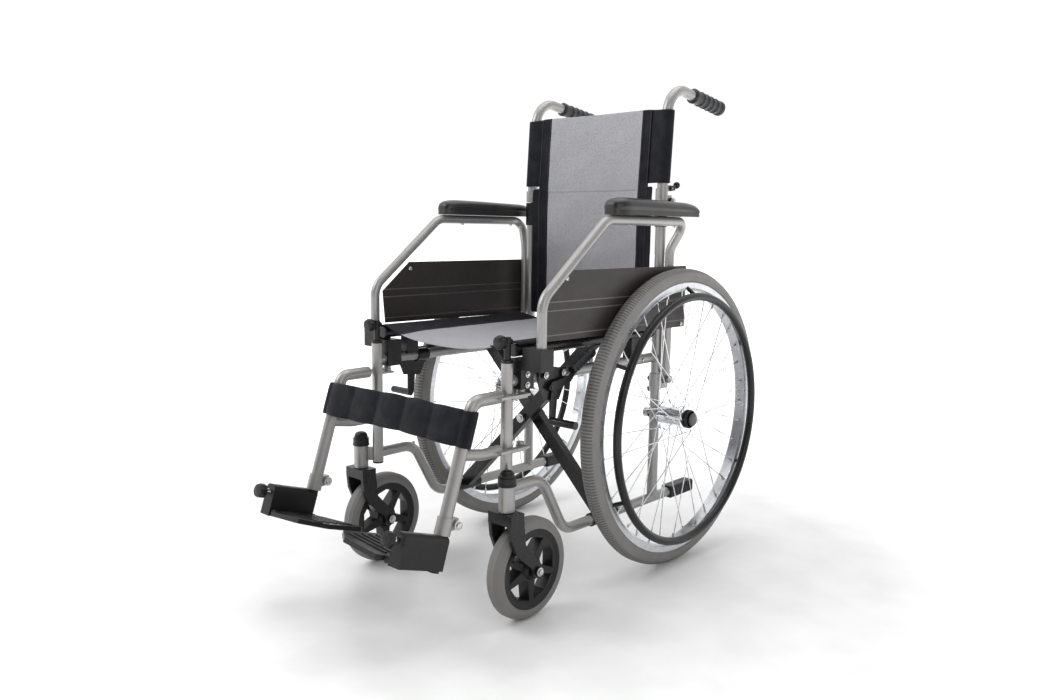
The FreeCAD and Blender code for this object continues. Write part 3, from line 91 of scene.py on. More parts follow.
# ---------------------------------------------------------------- finishes
class Finish:
    """A procedural material: colour that varies, roughness that varies, and stacked bumps."""

    def __init__(self, name, colour, roughness=0.5, metallic=0.0, **sockets):
        self.material = bpy.data.materials.new(name)
        self.material.use_nodes = True
        self.nodes = self.material.node_tree.nodes
        self.links = self.material.node_tree.links
        self.shader = self.nodes["Principled BSDF"]
        self.shader.inputs["Metallic"].default_value = metallic
        for socket, value in sockets.items():
            self.shader.inputs[socket.replace("_", " ")].default_value = value
        self.coordinates = self.nodes.new("ShaderNodeTexCoord").outputs["Object"]
        self.colour = self.mixed(self.noise(9, 3), [c * 0.86 for c in colour], [min(1, c * 1.1) for c in colour])
        self.roughness = self.ranged(self.noise(38, 4), roughness * 0.82, min(1, roughness * 1.18))
        self.normal = None

    def noise(self, scale, detail=2, stretch=None):
        node = self.nodes.new("ShaderNodeTexNoise")
        node.inputs["Scale"].default_value = scale
        node.inputs["Detail"].default_value = detail
        self.links.new(self.stretched(stretch), node.inputs["Vector"])
        return node.outputs["Fac"]

    def stretched(self, stretch):
        if stretch is None:
            return self.coordinates
        node = self.nodes.new("ShaderNodeMapping")
        node.inputs["Scale"].default_value = stretch
        self.links.new(self.coordinates, node.inputs["Vector"])
        return node.outputs["Vector"]

    def cells(self, scale, stretch=None):
        node = self.nodes.new("ShaderNodeTexVoronoi")
        node.inputs["Scale"].default_value = scale
        self.links.new(self.stretched(stretch), node.inputs["Vector"])
        return node.outputs["Distance"]

    def math(self, operation, first, second=None):
        node = self.nodes.new("ShaderNodeMath")
        node.operation = operation
        for socket, value in zip(node.inputs, (first, second)):
            if value is None:
                continue
            if isinstance(value, (int, float)):
                socket.default_value = value
            else:
                self.links.new(value, socket)
        return node.outputs[0]

    def ranged(self, value, low, high, start=0.3, stop=0.7):
        node = self.nodes.new("ShaderNodeMapRange")
        for socket, number in zip(("From Min", "From Max", "To Min", "To Max"), (start, stop, low, high)):
            node.inputs[socket].default_value = number
        self.links.new(value, node.inputs["Value"])
        return node.outputs["Result"]

    def mixed(self, factor, first, second):
        node = self.nodes.new("ShaderNodeMix")
        node.data_type = "RGBA"
        self.links.new(factor, node.inputs["Factor"])
        for socket, value in ((node.inputs[6], first), (node.inputs[7], second)):
            if isinstance(value, (list, tuple)):
                socket.default_value = (*value[:3], 1)
            else:
                self.links.new(value, socket)
        return node.outputs[2]

    def axis(self, letter, centre=(0, 0, 0)):
        shift = self.nodes.new("ShaderNodeVectorMath")
        shift.operation = "SUBTRACT"
        shift.inputs[1].default_value = centre
        self.links.new(self.coordinates, shift.inputs[0])
        split = self.nodes.new("ShaderNodeSeparateXYZ")
        self.links.new(shift.outputs[0], split.inputs[0])
        return split.outputs[letter]

    def waves(self, letter, spacing):
        """Thread lines across one axis, from 0 to 1."""
        turn = self.math("MULTIPLY", self.axis(letter), math.tau / spacing)
        return self.math("MULTIPLY", self.math("ADD", self.math("SINE", turn), 1), 0.5)

    def bump(self, height, distance, strength=1.0):
        node = self.nodes.new("ShaderNodeBump")
        node.inputs["Strength"].default_value = strength
        node.inputs["Distance"].default_value = distance
        self.links.new(height, node.inputs["Height"])
        if self.normal is not None:
            self.links.new(self.normal, node.inputs["Normal"])
        self.normal = node.outputs["Normal"]
        return self

    def tinted(self, factor, colour):
        """Lays another colour over the surface where the factor is high."""
        self.colour = self.mixed(factor, self.colour, colour)
        return self

    def done(self):
        self.links.new(self.colour, self.shader.inputs["Base Color"])
        self.links.new(self.roughness, self.shader.inputs["Roughness"])
        if self.normal is not None:
            self.links.new(self.normal, self.shader.inputs["Normal"])
        return self.material


def silver_paint(name, colour):
    """Silver paint with fine flake, and cloudier where it is handled."""
    paint = Finish(name, colour, 0.36, 0.55, Coat_Weight=0.25, Coat_Roughness=0.2)
    flake = paint.noise(2600, 1)
    paint.tinted(paint.ranged(flake, 0, 0.35, 0.5, 0.75), [min(1, c * 1.5) for c in colour])
    paint.tinted(paint.ranged(paint.noise(24, 6), 0, 0.3, 0.62, 0.8), [c * 0.6 for c in colour])
    return paint.bump(paint.noise(700, 2), 0.0001, 0.25).done()


def moulded(name, colour, roughness=0.5, grain=1400, metallic=0.0):
    plastic = Finish(name, colour, roughness, metallic, Specular_IOR_Level=0.35)
    plastic.tinted(plastic.ranged(plastic.noise(60, 8), 0, 0.4, 0.55, 0.8), [c * 1.8 + 0.004 for c in colour])
    return plastic.bump(plastic.noise(grain, 2), 0.0002, 0.35).done()


def bright_metal(name, colour, roughness=0.22, stretch=(1, 1, 1)):
    metal = Finish(name, colour, roughness, 1.0)
    metal.tinted(metal.ranged(metal.noise(90, 6), 0, 0.5, 0.5, 0.8), [c * 0.55 for c in colour])
    return metal.bump(metal.noise(900, 2, stretch), 0.00008, 0.3).done()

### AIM
From the opening line of the data above through the line that contains "procedural material: colour", please print each line as it stands and only those lines.

### TASK OUTPUT
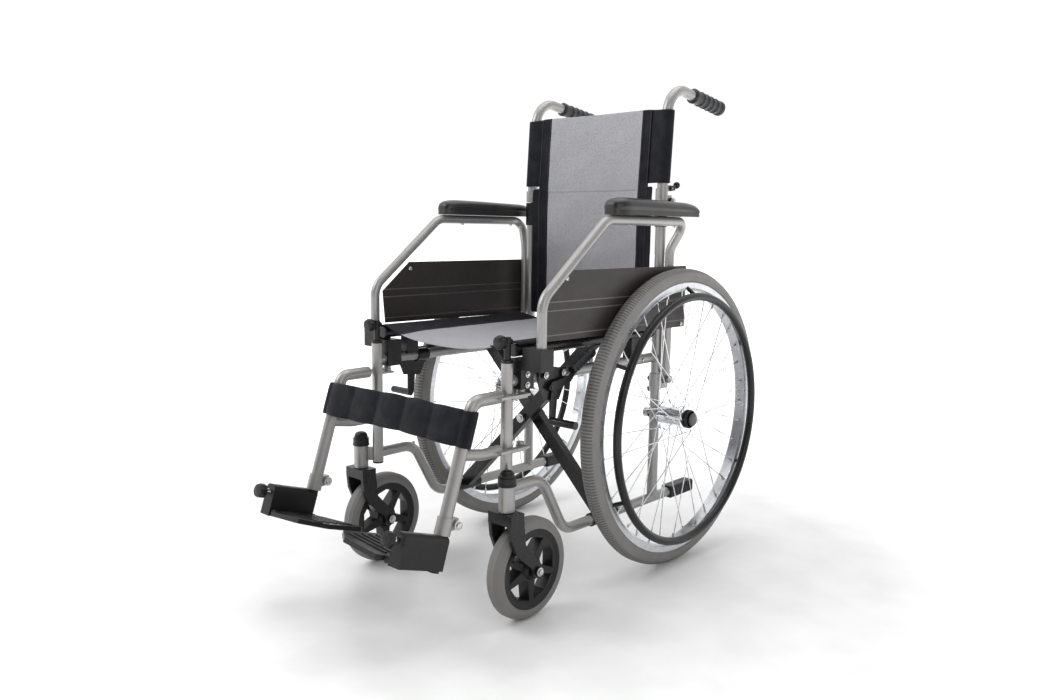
The FreeCAD and Blender code for this object continues. Write part 3, from line 91 of scene.py on. More parts follow.
# ---------------------------------------------------------------- finishes
class Finish:
    """A procedural material: colour that varies, roughness that varies, and stacked bumps."""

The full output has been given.